You still need to understand keyword research—that's what this guide is for. But if you want to skip the manual labor and get a complete content foundation in place immediately, that's the play.
Many of the founders using this approach have seen significant organic growth in their first four months. They understand their keywords (because they read guides like this one). They just didn't want to spend three weeks doing the research and writing 100 blog posts manually.
If that's you, that's fine. The methodology is the same. The execution is just faster.
If you want to do it yourself, use this guide. You have everything you need.
Summary: Your Action Plan
Here's what to do this week:
Day 1: Extract competitor keywords. Pick 3 competitors. Use free tools to see what keywords they rank for. Write down 50 keywords they're targeting.
Day 2: Find the gaps. Use Google autocomplete, People Also Ask, and Reddit to find keywords your competitors are missing. Aim for 30–50 new keyword ideas.
Day 3: Validate search volume. Use free keyword tools to estimate search volume for your top 50 keywords. Create a spreadsheet with columns for keyword, volume, competition, and relevance.

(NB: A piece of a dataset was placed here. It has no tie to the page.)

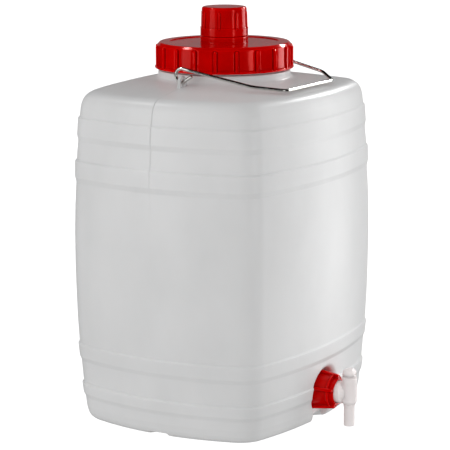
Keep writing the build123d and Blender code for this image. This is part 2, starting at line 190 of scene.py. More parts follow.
def tube(path, radius, sides=24):
    """A round wire along a list of 3D points, with rounded ends."""
    pts = np.array(path, float)
    tangent = np.gradient(pts, axis=0)
    tangent /= np.linalg.norm(tangent, axis=1)[:, None]
    normal = np.cross(tangent[0], [0.3, 0.5, 0.8])
    normals = []
    for t in tangent:
        normal = normal - t * (normal @ t)
        normal /= np.linalg.norm(normal)
        normals.append(normal)
    last = len(pts) - 1
    cap = np.radians([12, 30, 50, 70, 88])
    first_cap, last_cap = tangent[0] * radius * 0.5, tangent[last] * radius * 0.5
    stops = [(pts[0] - first_cap * sin(a), 0, radius * cos(a)) for a in cap[::-1]]
    stops += [(pts[k], k, radius) for k in range(len(pts))]
    stops += [(pts[last] + last_cap * sin(a), last, radius * cos(a)) for a in cap]
    around = full_turn(sides)[:, None]
    rings = []
    for centre, k, r in stops:
        side = np.cross(tangent[k], normals[k])
        rings.append(centre + r * (np.cos(around) * normals[k] + np.sin(around) * side))
    return np.concatenate(rings), grid_faces(len(rings), sides)


def along_tap(shell):
    """Turns a shell built on +Z so that it lies on the tap's axis, with its +Z along -Y."""
    pts, faces = shell
    return np.stack([pts[:, 0], -pts[:, 2], pts[:, 1] + TAP_Z], -1), faces


def moved(shell, x=0.0, y=0.0, z=0.0):
    """A shell shifted by a distance along each axis."""
    pts, faces = shell
    return pts + np.array([x, y, z]), faces


def piece(name, shells, node, material, weighted=True):
    """One object from closed shells: it replaces a CAD node and rides on that node's body."""
    verts, faces, start = [], [], 0
    for pts, quads in shells:
        verts.append(pts)
        faces.extend((np.asarray(quads) + start).tolist())
        start += len(pts)
    mesh = bpy.data.meshes.new(name)
    mesh.from_pydata((np.concatenate(verts) * MM).tolist(), [], faces)
    bm = bmesh.new()
    bm.from_mesh(mesh)
    bmesh.ops.remove_doubles(bm, verts=bm.verts, dist=MERGE_DISTANCE)
    bmesh.ops.dissolve_degenerate(bm, edges=bm.edges, dist=MERGE_DISTANCE)
    bmesh.ops.recalc_face_normals(bm, faces=bm.faces)
    bm.to_mesh(mesh)
    bm.free()
    mesh.shade_smooth()
    obj = bpy.data.objects.new(name, mesh)
    bpy.context.scene.collection.objects.link(obj)
    obj.data.materials.append(material)
    if weighted:
        obj.modifiers.new("even_normals", "WEIGHTED_NORMAL").keep_sharp = False
    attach(obj, BODY_OF[node])
    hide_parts(node)
    return obj


# ---- materials ----
def new_material(name):
    """A material with its nodes, links, shader and texture coordinates."""
    material = bpy.data.materials.new(name)
    material.use_nodes = True
    nodes, links = material.node_tree.nodes, material.node_tree.links
    shader = nodes["Principled BSDF"]
    place = nodes.new("ShaderNodeTexCoord")
    return material, nodes, links, shader, place


def set_inputs(node, values):
    """Sets a node's inputs from a dictionary of names and values."""
    for name, value in values.items():
        node.inputs[name].default_value = value


def noise(nodes, links, place, scale, detail=3.0, roughness=0.5, stretch=(1, 1, 1)):
    """The value of a noise texture in object space; scale is in cells per metre."""
    mapping = nodes.new("ShaderNodeMapping")
    mapping.inputs["Scale"].default_value = stretch
    links.new(place.outputs["Object"], mapping.inputs["Vector"])
    tex = nodes.new("ShaderNodeTexNoise")
    set_inputs(tex, {"Scale": scale, "Detail": detail, "Roughness": roughness})
    links.new(mapping.outputs["Vector"], tex.inputs["Vector"])
    return tex.outputs["Fac"]


def ramp(nodes, links, source, stops):
    """Maps a value to the colours of two (position, colour) stops and returns the output."""
    node = nodes.new("ShaderNodeValToRGB")
    for element, (position, colour) in zip(node.color_ramp.elements, stops):
        element.position = position
        element.color = (*colour, 1.0)
    links.new(source, node.inputs["Fac"])
    return node.outputs["Color"]


def spread(nodes, links, source, low, high, start=0.0, end=1.0):
    """Maps start..end to low..high and returns the output."""
    node = nodes.new("ShaderNodeMapRange")
    set_inputs(node, {"From Min": start, "From Max": end, "To Min": low, "To Max": high})
    links.new(source, node.inputs["Value"])
    return node.outputs["Result"]


def bump(nodes, links, shader, layers):
    """Stacks bump layers of (value, height in metres)."""
    previous = None
    for source, height in layers:
        node = nodes.new("ShaderNodeBump")
        set_inputs(node, {"Distance": height, "Strength": 1.0})
        links.new(source, node.inputs["Height"])
        if previous:
            links.new(previous.outputs["Normal"], node.inputs["Normal"])
        previous = node
    links.new(previous.outputs["Normal"], shader.inputs["Normal"])


SEAM_HALF_WIDTH = 0.0006     # metres
SEAM_HEIGHT = 0.0005         # metres
SEAM_GROWS = (0.20, 0.306)   # heights between which the seam comes up, in metres
SEAM_FAINTEST = 0.12         # its share of the full height below those heights


def parting_line(nodes, links, place):
    """The height, 0 to 1, of the mould's seam along Y = 0: full on the shoulder and faint below."""
    split = nodes.new("ShaderNodeSeparateXYZ")
    links.new(place.outputs["Object"], split.inputs["Vector"])
    across = nodes.new("ShaderNodeMath")
    across.operation = "ABSOLUTE"
    links.new(split.outputs["Y"], across.inputs[0])
    both = nodes.new("ShaderNodeMath")
    both.operation = "MULTIPLY"
    line = spread(nodes, links, across.outputs["Value"], 1.0, 0.0, end=SEAM_HALF_WIDTH)
    rise = spread(nodes, links, split.outputs["Z"], SEAM_FAINTEST, 1.0, *SEAM_GROWS)
    links.new(line, both.inputs[0])
    links.new(rise, both.inputs[1])
    return both.outputs["Value"]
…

Day 4: Build your roadmap. Score your keywords. Identify your top 20. Plan content for them.
Day 5: Start creating content. Write one post for your highest-scoring keyword. Publish it. Optimize it. Move to the next.
That's it. That's the process.
Low-competition keywords aren't magic. They're just keywords your competitors haven't optimized for yet. By doing systematic research and creating better content than what's currently ranking, you'll find them. And you'll rank for them.
The founders who win aren't the ones with the biggest budgets. They're the ones who do the work competitors skip. This is that work.
Start today. Your organic visibility depends on it.